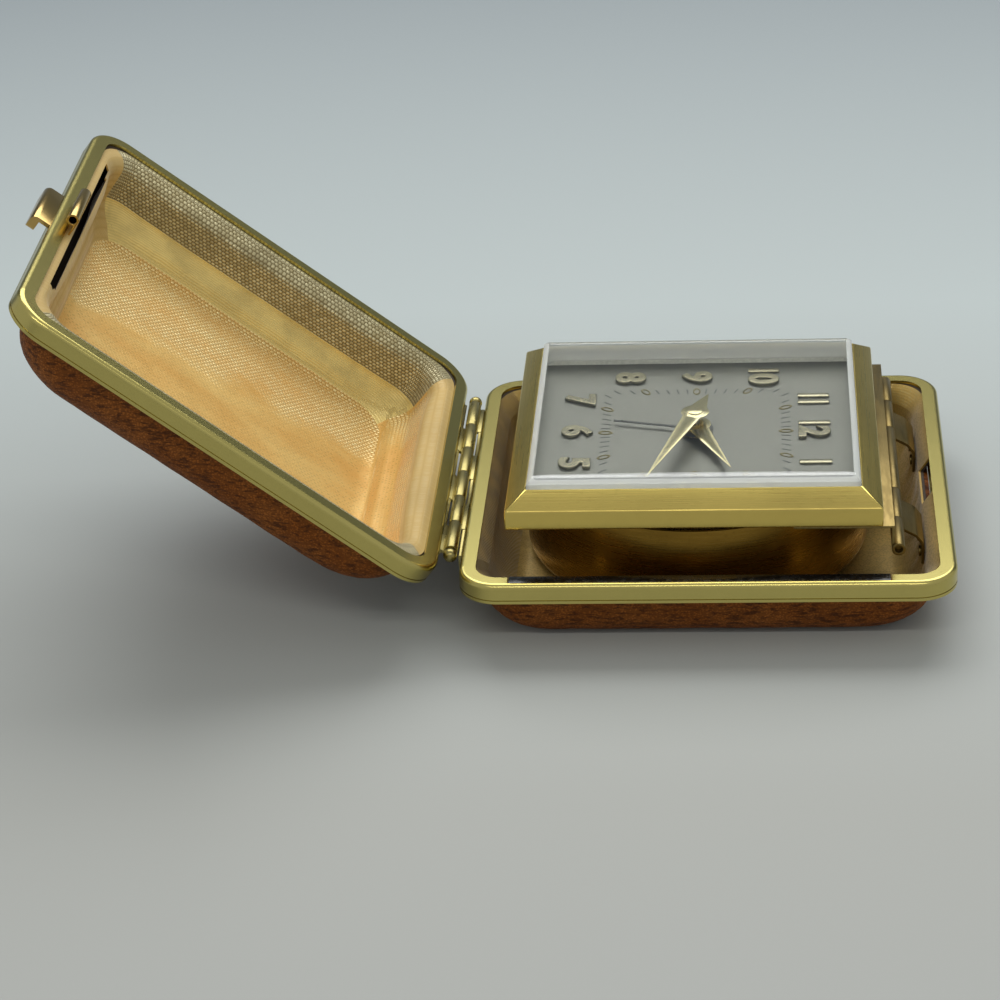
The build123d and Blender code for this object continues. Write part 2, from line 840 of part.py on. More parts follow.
def barrel(radius, height, place):
    """A mainspring barrel: a closed drum round its core, open to the arbor."""
    drum = disc(radius, barrel_top - height, barrel_top, place)
    low = barrel_top - height + barrel_wall
    drum -= ring(radius - barrel_wall, barrel_core_radius, low, barrel_top - barrel_wall, place)
    return drum - disc(barrel_arbor_radius + running_clearance, back_plate_high, front_plate_low, place)


def gear(teeth, module, low, high, heading):
    """A spur gear with straight flanks, one of its teeth at a heading in degrees."""
    pitch_radius = module * teeth / 2
    tip = pitch_radius + module * tooth_height_share
    root = pitch_radius - module * tooth_root_share
    step = 360 / teeth
    points = []
    for index in range(teeth):
        middle = heading + index * step
        points.append(at_angle(root, middle - step * tooth_base_share / 2))
        points.append(at_angle(tip, middle - step * tooth_tip_share / 2))
        points.append(at_angle(tip, middle + step * tooth_tip_share / 2))
        points.append(at_angle(root, middle + step * tooth_base_share / 2))
    outline = make_face(Polyline(*points, close=True))
    return Pos(0, 0, low) * extrude(outline, high - low)


def gap_heading(heading, teeth):
    """The heading of a tooth beside the gap that faces a heading."""
    return heading + 180 / teeth


def centre_arbor():
    """The centre arbor, which carries the cannon pinion, the minute hand and the setting knob."""
    arbor = disc(centre_arbor_radius, knob_socket, minute_hand_lift + minute_hand_thickness)
    return arbor + gear(cannon_teeth, motion_module, motion_low, motion_low + gear_thickness, motion_angle)


def minute_wheel():
    """The minute wheel and pinion, which gear the centre arbor down to the hour wheel."""
    facing = motion_angle + 180
    wheel_high = motion_low + gear_thickness
    heading = gap_heading(facing, minute_wheel_teeth)
    wheel = gear(minute_wheel_teeth, motion_module, motion_low, wheel_high, heading)
    wheel += gear(
        minute_pinion_teeth,
        hour_module,
        wheel_high,
        reduction_low + gear_thickness,
        gap_heading(facing, minute_pinion_teeth),
    )
    wheel -= disc(stud_radius + running_clearance, motion_low - overrun, alarm_low + overrun)
    return Pos(*minute_wheel_place) * wheel


def hour_wheel():
    """The hour wheel and its tube, which runs on the centre arbor."""
    wheel = gear(hour_wheel_teeth, hour_module, reduction_low, reduction_low + gear_thickness, motion_angle)
    tube_high = hour_hand_lift + hour_hand_thickness + hand_collar_height
    wheel += disc(hour_tube_radius, reduction_low, tube_high)
    return wheel - disc(hour_tube_bore, reduction_low - overrun, tube_high + overrun)


def alarm_wheel():
    """The alarm wheel and its tube, which runs on the hour tube."""
    wheel = gear(alarm_wheel_teeth, alarm_module, alarm_low, alarm_low + gear_thickness, alarm_set_angle)
    tube_high = alarm_hand_lift + alarm_hand_thickness
    wheel += disc(alarm_tube_radius, alarm_low, tube_high)
    return wheel - disc(alarm_tube_bore, alarm_low - overrun, tube_high + overrun)


def alarm_set_arbor():
    """The alarm setting arbor with the pinion that turns the alarm wheel."""
    high = alarm_low + gear_thickness
    heading = gap_heading(alarm_set_angle + 180, alarm_pinion_teeth)
    pinion = gear(alarm_pinion_teeth, alarm_module, alarm_low, high, heading)
    return disc(alarm_arbor_radius, knob_socket, high, alarm_set_place) + Pos(*alarm_set_place) * pinion


def winding_arbor(place):
    """A winding arbor from the front plate through its barrel and out of the back."""
    return disc(barrel_arbor_radius, knob_socket, front_plate_high, place)


# Hands


def leaf_hand(length, width, tail, hub, thickness, ridge, lift, bore, heading):
    """A pointed hand and tail with a raised middle line, heading clockwise from twelve in degrees."""
    half = width / 2
    shoulder = hub * hand_shoulder_share
    outline = make_face(
        Polyline((-tail, 0), (-shoulder, -half), (shoulder, -half), (length, 0),
                 (shoulder, half), (-shoulder, half), close=True)
    )
    top = lift + thickness
    hand = Pos(0, 0, lift) * extrude(outline, thickness)
    facet = half * hand_facet_share
    blade = make_face(Polyline((hub, -facet), (length, 0), (hub, facet), close=True))
    hand += loft([Pos(0, 0, top) * blade, Vertex(hub, 0, top + ridge)], ruled=True)
    hand += disc(hub, lift, top)
    return Rot(0, 0, -heading) * (hand - disc(bore, lift - overrun, top + overrun))


def minute_hand():
    """The long hand with its pointed tail and the round cap on its arbor."""
    hand = leaf_hand(
        minute_hand_length, minute_hand_width, minute_hand_tail, minute_hub_radius, minute_hand_thickness,
        minute_hand_ridge, minute_hand_lift, centre_arbor_radius, minute_hand_heading,
    )
    top = minute_hand_lift + minute_hand_thickness
    return hand + disc(minute_cap_radius, top, top + minute_cap_height)


def hour_hand():
    """The short hand, pressed on the hour tube."""
    return leaf_hand(
        hour_hand_length, hour_hand_width, hour_hand_tail, hour_hub_radius, hour_hand_thickness,
        hour_hand_ridge, hour_hand_lift, hour_tube_radius, hour_hand_heading,
    )


def alarm_hand():
    """The thin straight alarm hand on its round hub."""
    half = alarm_hand_width / 2
    top = alarm_hand_lift + alarm_hand_thickness
    hand = block(0, alarm_hand_length, -half, half, alarm_hand_lift, top)
    hand += disc(alarm_hub_radius, alarm_hand_lift, top)
    hand -= disc(alarm_tube_radius, alarm_hand_lift - overrun, top + overrun)
    return Rot(0, 0, -alarm_hand_heading) * hand


# Keys, knobs and levers on the back


def winding_key(place, degrees):
    """A flat butterfly key on its arbor."""
    half = key_wing_thickness / 2
    wings = block(-key_wing_length, key_wing_length, -half, half, knob_bottom, knob_top)
    wings = fillet(wings.edges().filter_by(Axis.Y).group_by(Axis.Z)[0], key_wing_radius)
    key = disc(key_hub_radius, knob_bottom, knob_top) + wings
    key -= disc(barrel_arbor_radius, knob_socket, knob_top + overrun)
    return Pos(*place) * Rot(0, 0, degrees + 90) * key


def fluted_knob(radius, bore, place):
    """A low round knob with flutes round its edge."""
    knob = disc(radius, knob_bottom, knob_top)
    for index in range(knob_flutes):
        flute = at_angle(radius + knob_flute_radius / 2, index * 360 / knob_flutes)
        knob -= disc(knob_flute_radius, knob_bottom - overrun, knob_top + overrun, flute)
    return Pos(*place) * (knob - disc(bore, knob_socket, knob_top + overrun))


def stop_button():
    """The alarm stop button with its pin through the back plate."""
    top = knob_top - stop_travel
    button = disc(stop_button_radius, top - stop_button_length, top, stop_place)
    return button + disc(stop_pin_radius, top, back_plate_high, stop_place)


def regulator():
    """The regulator lever that lies on the back and turns on a short post."""
    low = knob_top - regulator_thickness
    half = regulator_width / 2
    lever = disc(regulator_hub_radius, low, knob_top)
    lever += block(0, regulator_length, -half, half, low, knob_top)
    grip = regulator_length - regulator_width
    lever += block(grip, regulator_length, -half, half, low - regulator_grip_height, low)
    lever += disc(regulator_post_radius, low, drum_inside)
    return Pos(*regulator_place) * Rot(0, 0, regulator_angle) * lever


def numbered(name, solids):
    """Names for several like solids, counted from 1."""
    return {name + "_" + str(index): solid for index, solid in enumerate(solids, 1)}


def tray_nodes():
    """Every node that the tray carries."""
    skin, shell, lining = tray_layers()
    front_strap, back_strap = straps()
    nodes = {
        "tray_skin": skin,
        "tray_shell": shell,
        "tray_lining": lining,
        "tray_rim": tray_rim(),
        "tray_hinge_leaf": case_leaf(knuckle_spans(1)),
        "case_hinge_pin": case_pin(),
        "front_strap": front_strap,
        "back_strap": back_strap,
    }
    nodes.update(numbered("strap_rivet", strap_rivets()))
    return {name: tray_place * solid for name, solid in nodes.items()}


def lid_nodes():
    """Every node of the lid and its clasp."""
    skin, shell, lining = lid_layers()
    nodes = {
        "lid_skin": skin,
        "lid_shell": shell,
        "lid_lining": lining,
        "lid_rim": lid_rim(),
        "lid_hinge_leaf": lid_leaf(),
        "clasp_tab": clasp_tab(),
        "clasp_catch": clasp_catch(),
        "clasp_spring": clasp_spring(),
    }
    nodes.update(numbered("clasp_rivet", clasp_rivets()))
    return {name: lid_place * solid for name, solid in nodes.items()}


def head_nodes():
    """Every node of the clock head."""
    nodes = {
        "bezel": bezel(),
        "crystal": crystal(),
        "dial_spacer": dial_spacer(),
        "dial": dial(),
        "dial_frame": dial_frame(),
        "drum_cover": drum_cover(),
        "head_hinge_leaf": head_leaf(),
        "head_hinge_pin": head_pin(),
        "front_plate": front_plate(),
        "back_plate": back_plate(),
        "time_barrel": barrel(time_barrel_radius, time_barrel_height, time_barrel_place),
        "alarm_barrel": barrel(alarm_barrel_radius, alarm_barrel_height, alarm_barrel_place),
        "centre_arbor": centre_arbor(),
        "minute_wheel": minute_wheel(),
        "hour_wheel": hour_wheel(),
        "alarm_wheel": alarm_wheel(),
        "alarm_set_arbor": alarm_set_arbor(),
        "time_winding_arbor": winding_arbor(time_barrel_place),
        "alarm_winding_arbor": winding_arbor(alarm_barrel_place),
        "minute_hand": minute_hand(),
        "hour_hand": hour_hand(),
        "alarm_hand": alarm_hand(),
        "time_key": winding_key(time_barrel_place, time_barrel_angle),
        "alarm_key": winding_key(alarm_barrel_place, alarm_barrel_angle),
        "time_set_knob": fluted_knob(time_knob_radius, centre_arbor_radius, (0, 0)),
        "alarm_set_knob": fluted_knob(alarm_knob_radius, alarm_arbor_radius, alarm_set_place),
        "alarm_stop_button": stop_button(),
        "regulator_lever": regulator(),
    }
    nodes.update(numbered("pillar", pillars()))
    return {name: head_place * solid for name, solid in nodes.items()}


def main():
    """Writes one STEP file for each node."""
    os.makedirs("parts", exist_ok=True)
    for nodes in (tray_nodes(), lid_nodes(), head_nodes()):
        for name, solid in nodes.items():
            export_step(solid, "parts/" + name + ".step")


main()
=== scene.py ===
import math

import bmesh
import bpy
from bpy.props import FloatProperty, FloatVectorProperty, IntProperty, PointerProperty
from mathutils import Euler, Matrix, Vector, noise


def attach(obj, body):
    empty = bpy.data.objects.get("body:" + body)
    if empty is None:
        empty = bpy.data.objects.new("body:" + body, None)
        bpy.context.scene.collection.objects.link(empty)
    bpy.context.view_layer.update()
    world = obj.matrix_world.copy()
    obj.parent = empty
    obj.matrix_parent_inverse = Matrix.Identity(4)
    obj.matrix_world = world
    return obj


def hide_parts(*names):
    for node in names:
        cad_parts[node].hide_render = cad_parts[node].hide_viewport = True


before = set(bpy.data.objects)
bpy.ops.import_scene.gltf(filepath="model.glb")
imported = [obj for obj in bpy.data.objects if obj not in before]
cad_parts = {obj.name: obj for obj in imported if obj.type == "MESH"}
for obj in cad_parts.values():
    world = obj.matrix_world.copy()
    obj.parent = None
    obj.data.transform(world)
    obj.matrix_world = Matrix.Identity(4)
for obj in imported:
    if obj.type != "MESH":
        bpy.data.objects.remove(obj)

bl_info = {
    "name": "Folding travel alarm clock",
    "version": (1, 0, 0),
    "blender": (4, 5, 0),
    "location": "View3D > Sidebar > Travel Clock",
    "description": "Dresses the pieces of a folding travel alarm clock",
    "category": "Object",
}

MM = 0.001

# Sizes of the case, as in the CAD model
case_length = 80.0 * MM
case_width = 74.6 * MM
tray_depth = 13.2 * MM
lid_depth = 15.0 * MM
lid_tilt = math.radians(38.5)
hinge_offset = 1.63 * MM
rim_under = -3.55 * MM
flange_under = -0.65 * MM
channel_floor = -3.2 * MM
leather_inset = 2.9 * MM
leather_corner = 8.0 * MM
lip_inset = 1.2 * MM
lip_corner = 5.4 * MM
lip_top = -0.71 * MM
tray_run = 6.8 * MM
lid_run = 9.3 * MM
skin_thickness = 0.7 * MM
layers_thickness = 1.54 * MM
lining_thickness = 0.3 * MM
case_middle = hinge_offset + case_length / 2
far_edge = hinge_offset + case_length
hinge_place = Vector((-(case_length / 2 + hinge_offset), 0, tray_depth))

# Sizes of the head
head_middle = Vector((-2.03 * MM, 0, tray_depth))
dial_top = 7.5 * MM
window_length = 53.8 * MM
window_width = 52.4 * MM

# Places of the black strips in the tray's rim: painted shade, laid where the rim's notches show only shade
strip_insets = (0.6 * MM, 3.1 * MM)
strip_ends = (-31.6 * MM, 29.2 * MM)
strip_heights = (12.75 * MM, 13.02 * MM)

# Where the camera stands, and its angles in degrees
camera_place = (9.106 * MM, -466.414 * MM, 261.514 * MM)
camera_angles = (61.5883, 2.8113, 3.9578)


def tone(red, green, blue):
    """A colour as read on a screen, from 0 to 255, in linear light."""
    return tuple(((c / 255 + 0.055) / 1.055) ** 2.4 if c > 10 else c / 3295 for c in (red, green, blue))


def tint(name, description, rgb):
    """A colour that the user may change."""
    return FloatVectorProperty(
        name=name, description=description, subtype="COLOR", size=3, min=0, max=1, default=tone(*rgb)
    )


def number(name, description, value, **choices):
    """A number that the user may change."""
    return FloatProperty(name=name, description=description, default=value, **choices)


def distance(name, description, value):
    """A length that the user may change, in metres."""
    return number(name, description, value, subtype="DISTANCE", unit="LENGTH", min=0, precision=5)


class StageSettings(bpy.types.PropertyGroup):
    """Floor, backdrop, light and camera."""

    # The floor and backdrop are one plain sheet: the steps between these four colours are painted light, its
    # fall from near to far.
    near_colour: tint("Near floor", "Colour of the floor in front of the clock", (181, 183, 180))
    middle_colour: tint("Middle floor", "Colour of the floor round the clock", (177, 178, 172))
    back_colour: tint("Back floor", "Colour of the floor behind the clock", (186, 194, 192))
    far_colour: tint("Backdrop", "Colour of the backdrop", (142, 149, 152))
    top_power: number("Top lamp", "Power of the large lamp above and behind", 4.1, unit="POWER", min=0)
    strip_power: number("Strip lamp", "Power of the narrow lamp in front", 0.5, unit="POWER", min=0)
    world_strength: number("Room light", "Strength of the light from all round", 0.5, unit="NONE", min=0)
    focal_length: number("Focal length", "Focal length of the camera", 112.23, unit="CAMERA", min=1)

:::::

[WRITTEN INSTRUCTION]: The lines from the one containing "head_place * solid" to the one containing "bpy.context.view_layer.update()", both included, are to be extracted exactly; give no other line.

[SOLUTION TO THIS PROBLEM]:
    return {name: head_place * solid for name, solid in nodes.items()}


def main():
    """Writes one STEP file for each node."""
    os.makedirs("parts", exist_ok=True)
    for nodes in (tray_nodes(), lid_nodes(), head_nodes()):
        for name, solid in nodes.items():
            export_step(solid, "parts/" + name + ".step")


main()
=== scene.py ===
import math

import bmesh
import bpy
from bpy.props import FloatProperty, FloatVectorProperty, IntProperty, PointerProperty
from mathutils import Euler, Matrix, Vector, noise


def attach(obj, body):
    empty = bpy.data.objects.get("body:" + body)
    if empty is None:
        empty = bpy.data.objects.new("body:" + body, None)
        bpy.context.scene.collection.objects.link(empty)
    bpy.context.view_layer.update()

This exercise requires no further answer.